Marvel has reached a crisis point – caught in a thunderstorm of its own making, its profits dwindling in the face of exploitative labour practices and overstuffed production lines. So, isn’t it ironic that the project that the studio has publicly shown the least amount of faith in is the one to provide them with a blueprint for their own survival? And isn’t it just a little questionable that the first Black woman to direct a Marvel film has been so pointlessly thrown under the bus?
Despite delays, and a reportedly significant amount of reshoots, Nia DaCosta’s The Marvels is, well, marvellous. It’s sweet and funny, yet in no way brainless – a comic book film that chooses to be cynical about heroism, yet places uncynical heroes at its centre. It’s certainly beneficial to have some familiarity with its trio of leads going in: Brie Larson’s Captain Marvel (whose solo film debuted in 2019), Iman Vellani’s Ms Marvel (who had her own Disney+ series last year), and Teyonah Parris’s Monica Rambeau (who acquired her powers in the 2021 series WandaVision).

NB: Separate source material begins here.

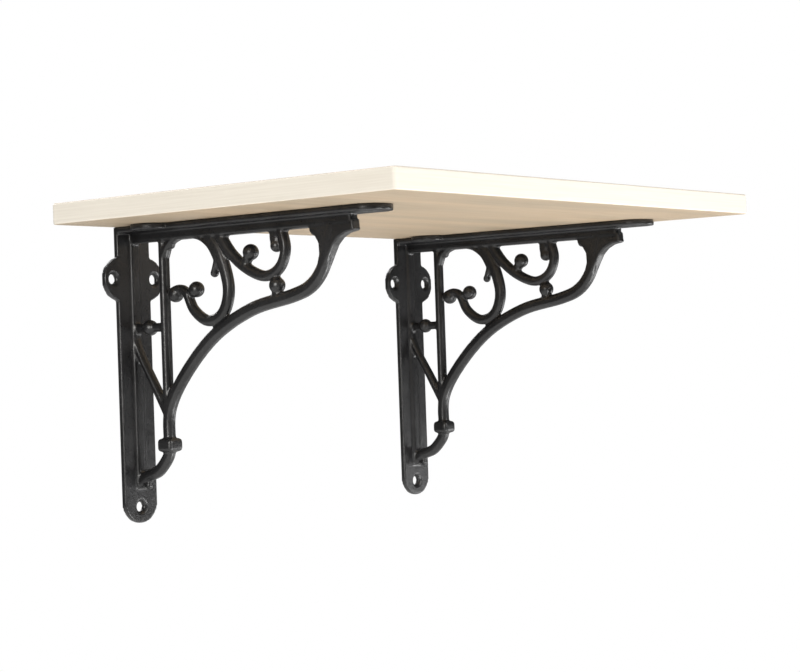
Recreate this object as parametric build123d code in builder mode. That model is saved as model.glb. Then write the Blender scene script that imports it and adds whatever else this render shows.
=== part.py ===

But DaCosta’s script, written with Megan McDonnell and Elissa Karasik, does an admirable job of getting audiences up to speed: Captain Marvel, aka Carol Danvers, is an intergalactic icon, saving planets ever since she liberated herself from the fascistic Kree empire. Ms Marvel, aka Kamala Khan, is a New Jersey native, has a magical bangle and happens to be a Captain Marvel super-fan (she’s introduced here through an adorable bit of hand-drawn, animated fan fiction). Monica Rambeau, who shuns nicknames, is an astronaut and the daughter of Carol’s best friend, Maria (Lashana Lynch).
Enter villain-of-the-day Dar-Benn (Zawe Ashton, a fabulous combination of cheekbones and evil power struts), who used the Kree power vacuum to rise up on a strictly anti-Carol Danvers agenda. She acquires her own magical bangle, which mysteriously causes all three women to body-swap every time they use their powers.
The Marvels is a multi-planet yarn, one that DaCosta’s littered with fun, surprising eccentricities (the world of Broadway musicals intrudes on this story not once, but twice). Yet, more crucially, it’s a film that platforms its trio of heroes and invests meaningfully in their relationships.
Here, Carol is a human being struggling with the fact that she’s become a symbol of heroism, and finds herself crumbling under the gaze of the women who idolise her. When Kamala, her eyes as bright as diamonds, reassures a young refugee that, “Captain Marvel will fix this, I promise,” the phrase hangs uncomfortably in the air. While the modern fairytale film may show us what happens after the princess marries the prince, the modern superhero film is now showing us the not-so-perfect aftermath of when the hero saves the day – and Dar-Benn’s grievances aren’t without merit.
This is a story aimed squarely, in a way, at millennial and Gen-Z audiences, generations routinely chastised for being too messy and too easily led by emotion in their eagerness to fix the world. “Nobody cares more than Captain Marvel,” Samuel L Jackson’s Nick Fury laments at one point. “And nobody gets more grief for it”. It’s also, perhaps, a sly bit of commentary on the way 2019’s Captain Marvel, the first solo film for a female character in the Marvel Cinematic Universe, was expected to serve as some sort of litmus test for the future of every super-powered woman in the franchise. She wasn’t allowed to be anything less than perfect.
Natural warmth: Brie Larson in ‘The Marvels’— (Laura Radford/Marvel)
The Marvels is, technically, a sequel to Captain Marvel. Equally, it’s a team-up film that gives as much care and space to its two (sort of) newcomers. While its action scenes are fluid and well crafted, especially when it comes to capturing the team’s body-swapping antics, the real charm of the film comes to the fore when these women get to – gasp! – hang out with each other. That’s a frustrating rarity in this genre. Larson’s shedding of her character’s supposed stoicism similarly allows her natural warmth to better bounce off of Vellani’s boundless enthusiasm and Parris’s razor-sharp comic timing.
Kamala’s family, led by matriarch Muneeba (Zenobia Shroff), adds a welcome note of joyous chaos, as do the film’s army of tiny, ravenous space kittens (otherwise known as flerkens). While Marvel’s been busy flooding us with endless, exhaustive content, DaCosta’s movie offers us the one thing that made this franchise work in the first place – heroes we actually want to root for.
Dir: Nia DaCosta. Starring: Brie Larson, Teyonah Parris, Iman Vellani, Zawe Ashton, Park Seo-joon, Zenobia Shroff, Mohan Kapur, Saagar Shaikh, Samuel L Jackson. 15, 105 minutes.